Sometimes it may be necessary to also load a hexfile. But this file doesn't contain symbol information. That means at reassembling also constants are translated to program code, what is nonsense. Nevertheless you can debug without symbol information. A hexfile can be loaded also before an absolute file. Then the code memory isn't cleared. Open a hexfile from menu with "file-open->selection". JSIM51 remembers if you load a hexfile before an absolute file and tries to load it again with the project at the next time. If the hexfile isn't found it will be removed from the workspace file. (You can do it by hand if you delete the key "hexfile=".)

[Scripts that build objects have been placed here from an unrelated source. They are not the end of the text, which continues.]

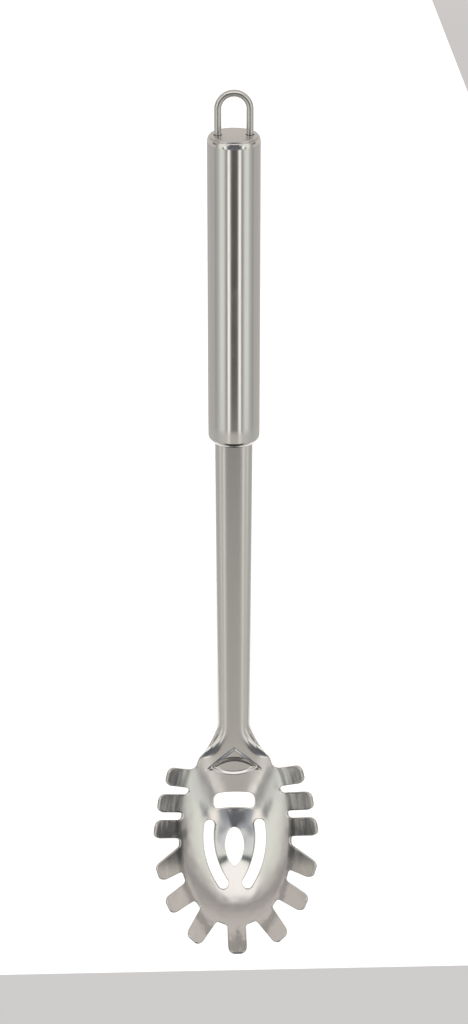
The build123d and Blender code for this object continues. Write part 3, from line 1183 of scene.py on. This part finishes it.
def polish(tree, colour, shade, roughness, height):
    """The shader of one steel: shade scales the colour, and a height of 1 is one scratch."""
    normal = tree.node("ShaderNodeBump", None, {"Height": height, "Distance": scratch_depth})
    shader = tree.node(
        "ShaderNodeBsdfPrincipled", None,
        {
            "Base Color": tree.vector("SCALE", colour, shade),
            "Metallic": 1.0,
            "Roughness": roughness,
            "Normal": normal,
        },
    )
    tree.node("ShaderNodeOutputMaterial", None, {"Surface": shader})
    print("nodes of the finish:", len(tree.made.nodes))


def tree_of(name):
    """The empty tree of one finish."""
    finishes[name].use_nodes = True
    return Tree(finishes[name].node_tree)


# %% [markdown]
# ## The finish of the pressing
#
# The shank was sanded lengthwise and stays satin. The bowl was buffed to a soft mirror after it
# was drawn, and a mirror tells on every unevenness: the sheet is never quite even where it was
# stretched, so the reflections wander. The tines were bent last, over a narrow edge, and kept
# cross marks from it. A band of painted shade darkens the colour in the bend at their roots, where
# the steel shows a dark reflection. One material holds all of this, with masks that follow the egg
# of the rim and the height.

# %% Where the pressing is shank, bowl and tines
egg_half_width, egg_half_height, egg_z = 21.5, 35.0, -287.0
neck_z, flare_z, shank_z = -262.0, -259.0, -240.0

steel = tree_of("pressed_steel")
x, y, z = places(steel)
from_middle = steel.hypot(steel.math("ABSOLUTE", x) / egg_half_width, (z - egg_z) / egg_half_height)
round_rim = steel.math("ARCTAN2", z - egg_z, x)
in_bowl = 1 - steel.step(z, neck_z, shank_z)
below_neck = 1 - steel.step(z, neck_z, flare_z)
on_tine = steel.step(from_middle, 0.95, 1.08) * below_neck
print("nodes of the masks:", len(steel.made.nodes))

# %% Satin shank, polished bowl, streaked tines
sanded = noise(steel, (x * 9.0, y * 9.0, z * 0.35), 3.0)
buffed = noise(steel, (x * 5.0, y * 1.2, z * 1.2), 3.0)
wander = noise(steel, (x * 0.16, y * 0.16, z * 0.12), 1.0)
tine_marks = noise(steel, (from_middle * 5.28, round_rim * 1.2, 0.0), 2.0)
smears = noise(steel, (x * 0.3, y * 0.3, z * 0.12 + 40.0), 3.0)
bend = from_middle + (smears - 0.5) * 0.12
# root is a band round each tine's root. It darkens the colour there as painted shade, standing in
# for the dark reflection in the bend
root = steel.step(bend, 0.97, 1.02) * (1 - steel.step(bend, 1.04, 1.10)) * below_neck

satin = 0.17 + 0.10 * sanded
mirror = 0.085 + 0.05 * buffed + 0.06 * smears
streaked = 0.10 + 0.16 * tine_marks
rough = satin + (mirror - satin) * in_bowl
rough = rough + (streaked - rough) * on_tine
# the last term, 0.34 * root, is the painted shade in the bend at each tine's root
shade = 0.96 + 0.07 * sanded + 0.06 * (smears - 0.5) - 0.05 * on_tine * tine_marks - 0.34 * root
lines = sanded * (1 - in_bowl) * 0.25 + buffed * in_bowl * 0.05
height = lines + wander * in_bowl * 6.0 + tine_marks * on_tine * 11.0
polish(steel, (0.66, 0.64, 0.61), shade, rough, height)

# %% [markdown]
# ## The finish of the tube
#
# The tube is ground on a belt while it turns slowly, so its fine lines run nearly lengthwise.
# It is the part that hands touch: soft smudges make it a little duller here and there.

# %% Brushed tube
steel = tree_of("tube_steel")
x, y, z = places(steel)
ground = noise(steel, (x * 7.0, y * 7.0, z * 0.22), 3.0)
smudges = noise(steel, (x * 0.14, y * 0.14, z * 0.06), 2.0)
rough = 0.045 + 0.07 * ground + 0.06 * steel.step(smudges, 0.45, 0.7)
shade = 0.95 + 0.06 * ground + 0.04 * (smudges - 0.5)
polish(steel, (0.68, 0.66, 0.63), shade, rough, ground * 0.12 + smudges * 0.6)

# %% [markdown]
# ## The finish of the cap and the loop
#
# The cap was faced on a lathe, which leaves rings round its middle. The wire was pulled through
# a die, which leaves lines along it, and its bend was buffed by hand.

# %% Turned cap and drawn wire
steel = tree_of("cap_steel")
x, y, z = places(steel)
rings = noise(steel, (steel.hypot(x, y) * 6.0, z * 1.5, 0.0), 3.0)
grime = noise(steel, (x * 0.5, y * 0.5, z * 0.5), 2.0)
shade = 0.9 + 0.12 * rings + 0.06 * (grime - 0.5)
rough = 0.18 + 0.12 * rings + 0.06 * grime
polish(steel, (0.64, 0.62, 0.59), shade, rough, rings * 0.4)

bend_middle = (leg_x - wire_radius) / MM
steel = tree_of("wire_steel")
x, y, z = places(steel)
from_bend = steel.hypot(x, steel.math("MAXIMUM", z + bend_middle, 0.0))
around = steel.math("ARCTAN2", y, from_bend - leg_x / MM)
drawn = noise(steel, (around * 6.0, z * 0.2, x * 0.2), 3.0)
wear = noise(steel, (x * 0.4, y * 0.4, z * 0.3), 2.0)
shade = 0.92 + 0.08 * drawn + 0.06 * (wear - 0.5)
rough = 0.12 + 0.10 * drawn + 0.05 * wear
polish(steel, (0.65, 0.63, 0.60), shade, rough, drawn * 0.25 + wear * 0.3)

# %% [markdown]
# ## The studio
#
# Polished steel shows the room more than itself, so the room is drawn with care. It is described
# by two angles in degrees: how far a direction turns away from the camera's side, and how high
# it points. The side in front is dark. Beside it stand two bright strips, then grey walls and
# pale panels. A large white cloth hangs overhead, and the dark line low in the bowl lies just
# past its edge. Lamps and panels of mesh could do the same, but a room of angles needs no
# meshes, casts no shadow by accident, and each of its parts is one line to change.

# %% Directions in the room
bpy.context.scene.view_settings.view_transform = "Standard"
world = bpy.data.worlds.new("studio")
bpy.context.scene.world = world
world.use_nodes = True
sky = Tree(world.node_tree)
wx, wy, wz = sky.split(sky.node("ShaderNodeTexCoord", output="Generated"))
turn = sky.math("ABSOLUTE", sky.math("ARCTAN2", wx, -wy)) * (180 / math.pi)
lift = sky.math("ARCSINE", wz) * (180 / math.pi)
ahead = -wy


def band(angle, start, end, soft=2.0):
    """1 between two values and 0 outside them."""
    rising = sky.step(angle, start - soft, start + soft)
    return rising * (1 - sky.step(angle, end - soft, end + soft))


def lay(room, colour, mask):
    """Lays a colour over the room where the mask is 1."""
    return sky.mix(mask, room, (*colour, 1.0))


def round_the_room(*stops):
    """A ramp over the turn, from stops of (degrees, colour)."""
    return sky.ramp(turn / 180, [(degrees / 180, colour) for degrees, colour in stops])


print("the room has its angles")

# %% Walls and floor of the room
low_walls = round_the_room(
    (0, (0.13, 0.125, 0.12)), (10, (0.15, 0.145, 0.14)), (16, (0.42, 0.41, 0.41)),
    (20, (1.25, 1.24, 1.23)), (27, (1.35, 1.34, 1.32)), (31, (0.42, 0.42, 0.42)),
    (37, (0.46, 0.46, 0.46)), (47, (0.90, 0.93, 0.90)), (60, (0.93, 0.97, 0.93)),
    (70, (0.66, 0.68, 0.66)), (78, (0.54, 0.56, 0.53)), (88, (0.44, 0.44, 0.44)),
    (98, (0.57, 0.56, 0.56)), (180, (0.60, 0.58, 0.57)),
)
front_floor = round_the_room(
    (0, (0.60, 0.59, 0.56)), (15, (0.61, 0.60, 0.57)), (22, (0.88, 0.86, 0.83)),
    (27, (0.90, 0.87, 0.84)), (35, (0.70, 0.69, 0.67)), (60, (0.64, 0.64, 0.62)),
    (90, (0.55, 0.57, 0.55)), (110, (0.60, 0.60, 0.58)), (180, (0.62, 0.61, 0.60)),
)
high_walls = sky.ramp(ahead, (
    (0.0, (0.74, 0.70, 0.68)), (0.10, (0.66, 0.62, 0.60)), (0.2, (0.38, 0.37, 0.37)),
    (0.28, (0.60, 0.58, 0.56)), (0.40, (0.93, 0.94, 0.90)), (0.5, (1.05, 1.08, 1.02)),
))
in_front = -9  # below the least turn, so that a band from here has no inner edge
underfoot = band(turn, in_front, 60, 6) * (1 - sky.step(lift, -50, -42))
room = sky.mix(sky.step(lift, -25, -21.5), front_floor, low_walls)
room = lay(room, (0.03, 0.03, 0.035), underfoot)
room = sky.mix(sky.step(lift, -15, -12), room, high_walls)

# %% Panels and cloth of the room
panels = (  # colour, then from, to and softness in turn, and the same in lift
    ((0.24, 0.24, 0.25), (84, 104, 4), (-6, 14, 4)),
    ((0.30, 0.31, 0.34), (43, 52, 2), (-14, -7, 1.5)),
    ((1.40, 1.32, 1.28), (34, 43, 1.5), (-11, 0, 1.5)),
    ((0.40, 0.43, 0.49), (22, 33, 1.5), (-14, 10, 2)),
    ((0.17, 0.18, 0.205), (in_front, 27, 2), (-14, 2, 2)),
    ((0.15, 0.16, 0.18), (in_front, 22, 2), (0, 32, 2)),
    ((0.98, 1.0, 1.05), (22, 33, 1.5), (10, 20, 2)),
    ((0.16, 0.18, 0.19), (in_front, 42, 3), (21, 31, 2)),
)
for colour, turns, lifts in panels:
    room = lay(room, colour, band(turn, *turns) * band(lift, *lifts))
cloth = band(turn, in_front, 58, 4) * sky.step(lift, 31, 38) * sky.step(ahead, 0.26, 0.36)
room = lay(room, (1.38, 1.35, 1.33), cloth)
background = sky.node("ShaderNodeBackground", None, {"Color": room, "Strength": 1.0})
sky.node("ShaderNodeOutputWorld", None, {"Surface": background})
print("nodes of the room:", len(sky.made.nodes))

# %% [markdown]
# ## The floor
#
# The server hangs a little above white paper that runs far back. The paper is lit like anything
# else and keeps the soft shadow, and a faint glow of its own, seen by the camera and in
# reflections, lifts it to white. It is narrow and lies behind the server, as a roll of paper
# does, so that the steel doesn't show white where the room should be.

# %% White paper
paper_glow = 0.45
floor_z = cad_box[0].z - 60 * MM
floor_front, floor_back, floor_side = 0.04, 1.8, 0.24
corners = (
    (-floor_side, floor_front), (floor_side, floor_front),
    (floor_side, floor_back), (-floor_side, floor_back),
)
floor_mesh = bpy.data.meshes.new("floor")
floor_mesh.from_pydata([(x, y, floor_z) for x, y in corners], [], [(0, 1, 2, 3)])
in_scene("floor", floor_mesh)

paper = bpy.data.materials.new("paper")
paper.use_nodes = True
floor_mesh.materials.append(paper)
stock = Tree(paper.node_tree)
rays = stock.node("ShaderNodeLightPath", output="Is Camera Ray")
seen = rays + rays.of("Is Glossy Ray") + rays.of("Is Transmission Ray")
strength = stock.math("MINIMUM", seen, 1.0) * paper_glow
lit = stock.node("ShaderNodeBsdfDiffuse", None, {"Color": (0.9, 0.9, 0.9, 1.0)})
glow = stock.node("ShaderNodeEmission", None, {"Strength": strength})
both = stock.node("ShaderNodeAddShader", None, {0: lit, 1: glow})
stock.node("ShaderNodeOutputMaterial", None, {"Surface": both})
print("floor at", round(floor_z / MM, 1), "mm")
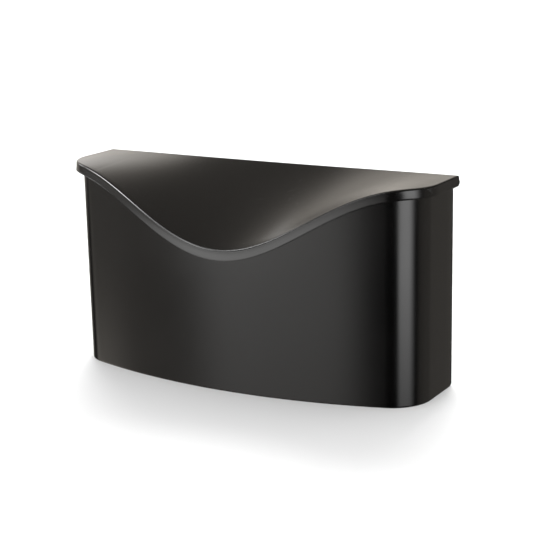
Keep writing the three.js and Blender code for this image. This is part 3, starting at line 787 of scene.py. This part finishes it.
def lid_lug(centre):
    """The lug that hangs from the skin and takes the hinge pin."""
    start = centre - LUG_WIDTH / 2
    profile = arc_points(PIVOT_Y, PIVOT_Z, LUG_RADIUS, 180, 360, HINGE_STEPS)
    top = LID_TOP - LID_SKIN / 2
    profile += [(PIVOT_Y + LUG_RADIUS - LUG_RELIEF, top), (PIVOT_Y - LUG_RADIUS - LUG_WEB_FLARE, top)]
    return sweep("lug", [[(x, y, z) for y, z in profile] for x in (start, start + LUG_WIDTH)])


# How far outside the inner faces of the skirt and the skin a face may lie and still count as inside, and
# how far in front of the rear edge it has to lie.
INSIDE_SKIRT_MARGIN = 0.5
INSIDE_SKIN_MARGIN = 0.6
INSIDE_REAR_MARGIN = 0.1


def give_lid_materials(lid):
    """Gloss outside, and the mould's finer matt grain on the faces that lie inside the skirt."""
    wall = SKIRT_WALL - INSIDE_SKIRT_MARGIN
    rear = -LID_REAR_GAP - INSIDE_REAR_MARGIN
    for polygon in lid.data.polygons:
        x, y, z = polygon.center / MM
        within = abs(x) < LID_PLAN.half - wall and lid_front_y(x) + wall < y < rear
        below = lid_surface(x, y) - (z - UNDERSIDE / MM)
        polygon.material_index = 1 if within and below > LID_SKIN - INSIDE_SKIN_MARGIN else 0


def make_lid():
    """The moulding with its ribs and lugs, cut away round the brackets' ears and bored for the pins."""
    lid = lid_body()
    places = [-BRACKET_X, BRACKET_X]
    length = 2 * (EAR_OFFSET + EAR_SHEET + PIN_TAIL_LENGTH + LUG_SIDE_ROOM)
    room = [pivot_rod("room", EAR_RADIUS + LUG_ROOM, length, x) for x in places]
    combine(lid, room, "DIFFERENCE")
    combine(lid, [lid_rib(x) for x in RIB_PLACES] + [lid_lug(x) for x in places], "UNION")
    length = LUG_WIDTH + 2 * THROUGH
    bores = [pivot_rod("bore", PIN_RADIUS + PIN_CLEARANCE, length, x) for x in places]
    combine(lid, bores, "DIFFERENCE")
    finish_piece(lid, "lid", "lid_plastic", [PLASTIC, PLASTIC_INSIDE], "lid_shell")
    give_lid_materials(lid)


def make_bumper(name, x, y):
    """A soft pad with rounded edges that follows the lid's underside."""
    low = LID_SKIN + RIM_GAP - GAP / 2
    high = LID_SKIN + GAP / 2
    flat = BUMPER_RADIUS - BUMPER_EDGE
    profile = [(BUMPER_RADIUS / 2, low), (flat, low)]
    profile += arc_points(flat, low - BUMPER_EDGE, BUMPER_EDGE, 90, 0)[1:]
    profile += [(BUMPER_RADIUS, high)]
    rings = []
    for radius, drop in profile:
        ring = circle(x, y, radius)
        rings.append([(u, v, lid_surface(u, v) - drop) for u, v in ring])
    finish_piece(sweep("fine_" + name, rings), "lid", "bumper_rubber", [RUBBER], name)


# ---- the case ----


def wrap_path(inset):
    """The wrap's path at a distance from its outer face, from one rear flange's edge to the other."""
    plan = plan_of(-inset, -inset)
    centre_x, centre_y = CASE_HALF_WIDTH - BEND_RADIUS, WRAP_REAR - BEND_RADIUS
    right = [(CASE_HALF_WIDTH - FLANGE_WIDTH, WRAP_REAR - inset)]
    right += arc_points(centre_x, centre_y, BEND_RADIUS - inset, 90, 0)
    side_x = right[-1][0]
    right += [(side_x, -NOTCH_DEPTH + NOTCH_HALF_STEP), (side_x, -NOTCH_DEPTH - NOTCH_HALF_STEP)]
    left = [(-x, y) for x, y in reversed(right)]
    return right + front_curve(plan) + left


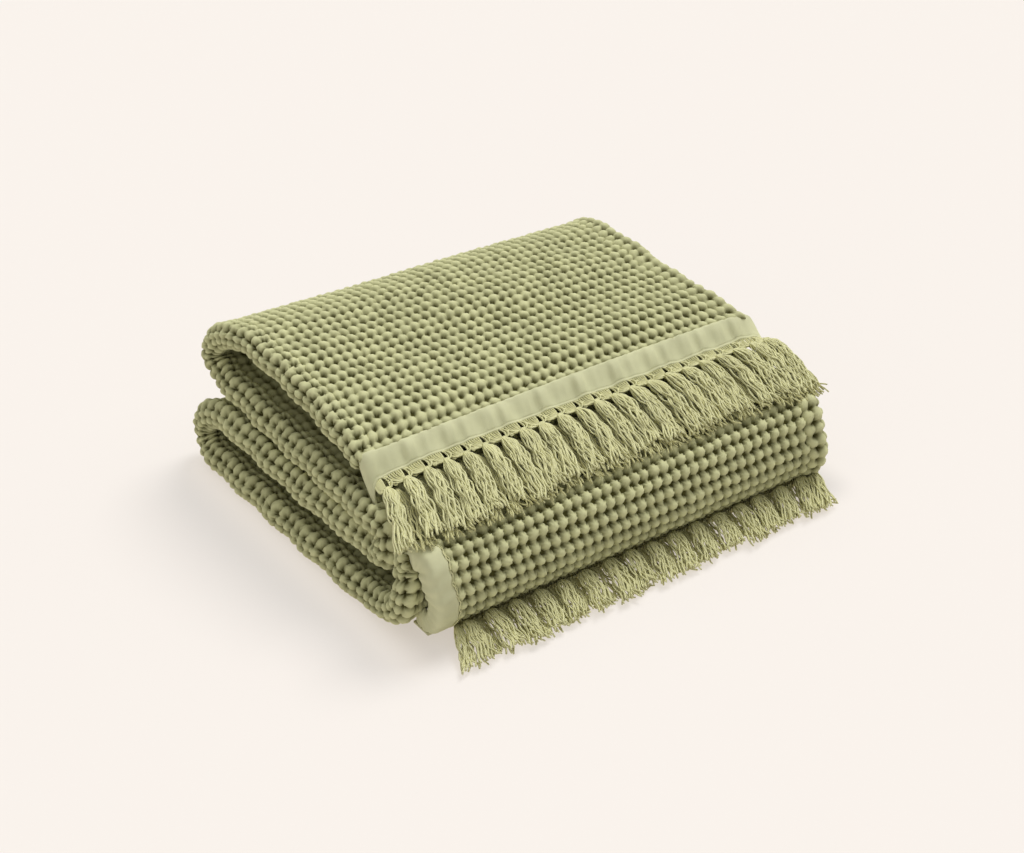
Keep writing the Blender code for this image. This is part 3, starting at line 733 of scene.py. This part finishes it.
def band_point(x, share, under=0.0):
    """The band's upper face: share goes from its edge on the puffs (0) to its lower edge (1).

    x may go past either end of the cloth: there the band turns down round the corner. under
    is how far below the upper face the point is.
    """
    x, share = together(x, share)
    near, far = HEM_NEAR + BAND_INSET[0], HEM_FAR - BAND_INSET[1]
    radius = np.where(x < 0, *BAND_RADIUS)
    # the near end's two corners are rounded off
    rounded = 1 - np.where(share < 0.5, 0.45, 0.20) * np.abs(2 * share - 1) ** 3
    past = np.maximum(near - x, 0) * rounded + np.maximum(x - far, 0)
    turned = np.minimum(past / radius, np.pi / 2)
    hang = np.maximum(past - radius * np.pi / 2, 0)
    seen_x = np.clip(x, near, far)
    low = blend(*BAND_LOW, (seen_x - HEM_NEAR) / (HEM_FAR - HEM_NEAR))
    down = blend(BAND_TOP, low, share) + 0.7 * past * (x < 0) * share ** 2
    point = hem_point(seen_x, down)
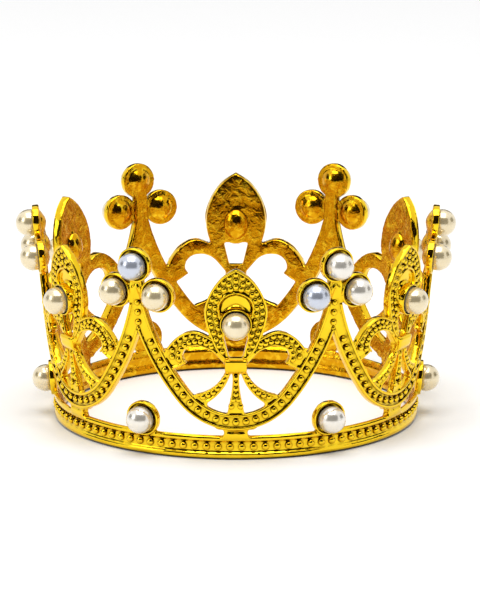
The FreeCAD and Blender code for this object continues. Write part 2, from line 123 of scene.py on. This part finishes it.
def blended(tree, factor, low, high):
    """Colour between two hex colours, by a factor socket."""
    mix = add_node(tree, "ShaderNodeMix", data_type="RGBA", clamp_factor=True)
    mix.inputs[6].default_value = linear(low)
    mix.inputs[7].default_value = linear(high)
    tree.links.new(factor, mix.inputs[0])
    return mix.outputs[2]


def gold_plating():
    """Bright gold plating on cast zinc: mirror-like with faint waves of the casting, with painted shade in its
    corners.
    """
    material, tree = new_material("gold_plating")
    place = add_node(tree, "ShaderNodeTexCoord").outputs["Object"]
    geometry = add_node(tree, "ShaderNodeNewGeometry")
    split = add_node(tree, "ShaderNodeSeparateXYZ", [("Vector", place)])
    facing = add_node(tree, "ShaderNodeSeparateXYZ", [("Vector", geometry.outputs["Normal"])])

    def product(a, b):
        return add_node(tree, "ShaderNodeMath", [(0, a), (1, b)], operation="MULTIPLY").outputs[0]

    outward = add_node(tree, "ShaderNodeMath", [(0, product(split.outputs[0], facing.outputs[0])),
                                                (1, product(split.outputs[1], facing.outputs[1]))],
                       operation="ADD").outputs[0]
    inside = add_node(tree, "ShaderNodeMapRange", [("Value", outward)], From_Min=0.006, From_Max=-0.03)
    inner = inside.outputs["Result"]

    waves = add_node(tree, "ShaderNodeTexNoise", [("Vector", place)], Scale=1 / (WAVE_WIDTH * MM),
                     Detail=2.0)
    hammer = add_node(tree, "ShaderNodeTexNoise", [("Vector", place)], Scale=1 / (MOTTLE_WIDTH * MM),
                      Detail=3.0, Distortion=0.6)
    grain = add_node(tree, "ShaderNodeTexNoise", [("Vector", place)], Scale=1 / (GRAIN_WIDTH * MM),
                     Detail=2.0)
    patches = add_node(tree, "ShaderNodeMapRange", [("Value", hammer.outputs[0])],
                       From_Min=0.48, From_Max=0.68)
    face_colour = blended(tree, waves.outputs[0], GOLD_DEEP, GOLD_FACE)
    colour = add_node(tree, "ShaderNodeMix", data_type="RGBA", clamp_factor=True)
    tree.links.new(blended(tree, patches.outputs["Result"], GOLD_INSIDE, GOLD_INSIDE_BRIGHT), colour.inputs[7])
    tree.links.new(inner, colour.inputs[0])
    tree.links.new(face_colour, colour.inputs[6])
    # Painted shade: an ambient-occlusion mask darkens the colour towards the painted shade colour in corners,
    # channels and round the beads.
    open_to = add_node(tree, "ShaderNodeAmbientOcclusion", Distance=CREVICE_REACH * MM, samples=8)
    shade_free = add_node(tree, "ShaderNodeMapRange", [("Value", open_to.outputs["AO"])],
                       From_Min=0.32, From_Max=0.88)
    crevice_shaded = add_node(tree, "ShaderNodeMix", data_type="RGBA", clamp_factor=True)
    crevice_shaded.inputs[6].default_value = linear(PAINTED_CREVICE_SHADE)
    tree.links.new(shade_free.outputs["Result"], crevice_shaded.inputs[0])
    tree.links.new(colour.outputs[2], crevice_shaded.inputs[7])
    rough = add_node(tree, "ShaderNodeMapRange", [("Value", inner)], To_Min=0.07, To_Max=0.16)
    depth = add_node(tree, "ShaderNodeMapRange", [("Value", inner)], To_Min=0.05, To_Max=0.6)
    uneven = add_node(tree, "ShaderNodeBump", [("Height", hammer.outputs[0]), ("Strength", depth.outputs[0])],
                      Distance=0.35 * MM)
    fine = add_node(tree, "ShaderNodeBump", [("Height", grain.outputs[0]), ("Normal", uneven.outputs[0])],
                    Strength=0.12, Distance=0.02 * MM)
    shader = add_node(tree, "ShaderNodeBsdfPrincipled",
                      [("Base Color", crevice_shaded.outputs[2]), ("Roughness", rough.outputs[0]),
                       ("Normal", fine.outputs[0])], Metallic=1.0)
    add_node(tree, "ShaderNodeOutputMaterial", [("Surface", shader.outputs[0])])
    return material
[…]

    Notes for loading SDC51/ASxxxLink - Projects


Saving the actual workspace

All actual visible windows, watches, breakpoints etc. can be saved with "file-save as->selection". The file is saved in ASCII-format. The default name of this file is the name of the absolute file and the extension ".wsp". Nevertheless you have the opportunity to choose any name. This file contains all information to restore the actual settings. It could be edited by hand.

  But be careful. Many entries related to window positions, IDs and docking state are very mysterious and depend from each other. If the program crashes while loading it's recommendable to delete or rename first this workspace file.
The program starts then with its default settings. Watch expressions or breakpoints can be taken from the corrupted WSP-file without risk. At loading an absolute file (without the extension .wsp), the program looks first for a matching wsp-file. If found it restores the display. Note that code changes could cause that a breakpoint will become invalid.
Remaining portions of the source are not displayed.